Discipline, the kind that sustains artists over decades, is not built on heroic bursts of effort. It is built on kept promises so small they almost look unimpressive from the outside. One hour of focused script work that actually happens. One email sent when you said you would send it. One scene rehearsed properly instead of vaguely thought about. When you set a realistic goal and meet it, your nervous system registers safety. You begin to experience yourself as reliable. And from that reliability grows confidence that is not loud or performative but deeply rooted. You stop negotiating with yourself all day long. You simply become someone who does the thing they said they would do.
LESSON THREE: Get Rejected Often
Somewhere along the way, many actors develop an unspoken strategy of self protection that quietly limits their growth. We do not call it fear. We call it being realistic, being selective, being strategic. But often what we are really doing is avoiding situations where we might want something deeply and not get it. We scroll past opportunities and tell ourselves we are not right for them. We hesitate to send that email, submit that tape, ask that question. We try to spare ourselves the sting of rejection by pre rejecting ourselves first. It feels safer. It feels like control. But it also keeps our world small and our courage underused.
Recently I have seen a woman online document her mission to be rejected one thousand times in a year. She applied for things wildly outside her comfort zone, expecting doors to close in her face. Instead, alongside the no responses were a series of astonishing yes moments. She entered competitions she thought she would never win and found herself shortlisted. She applied for opportunities she assumed were out of reach and was accepted. Her conclusion was simple and quietly radical. Chase rejection. Because on the other side of the no you fear might be a life you did not dare to imagine. That spirit feels deeply aligned with the working actor’s path. Not reckless, but willing. Willing to be seen trying.
Auditioning is not only about booking jobs. It is one of the primary ways you build stamina, skill, and emotional resilience in this profession. Every tape teaches you something about your process. If you only allow yourself to go up for the roles you feel almost certain about, you rob yourself of the growth that comes from stretching beyond your comfort zone. Apply first. Tape first. Let the logistics and the what ifs come later. You can always turn something down if it truly does not work. But you cannot learn from an opportunity you never gave yourself permission to attempt.
Chasing rejection does not mean lowering your standards or sending in careless work. It means offering your best work more often and detaching your sense of worth from the outcome. It means understanding that a no is rarely a verdict on your talent and far more often a reflection of variables you cannot see. Height. Chemistry. Timing. A producer’s preference. When you normalise rejection, it loses its power to paralyse you. It becomes part of the rhythm of a working life rather than a dramatic commentary on your future. And with each no you survive, your fear shrinks a little. Your bravery grows a little. Your capacity to stay in the game long enough to meet the right yes becomes stronger.
Working actors are not the ones who never get rejected.
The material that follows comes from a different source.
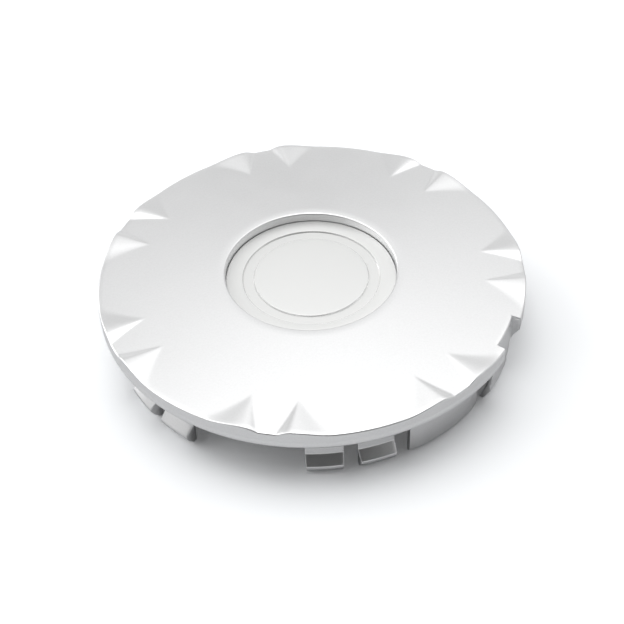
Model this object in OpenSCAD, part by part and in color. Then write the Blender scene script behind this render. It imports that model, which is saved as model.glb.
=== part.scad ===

They are the ones who get rejected constantly and keep expanding anyway. They build careers not only on bookings but on the sheer volume of times they put themselves forward. They understand that courage is a muscle, and like any muscle it grows through repeated use. So send the tape. Ask the question. Submit the application. Risk the rejection. Because every time you choose the possibility of rejection over the safety of hiding, you are also choosing a bigger life in this craft. And that willingness, more than luck or timing, is what keeps an actor working rather than waiting.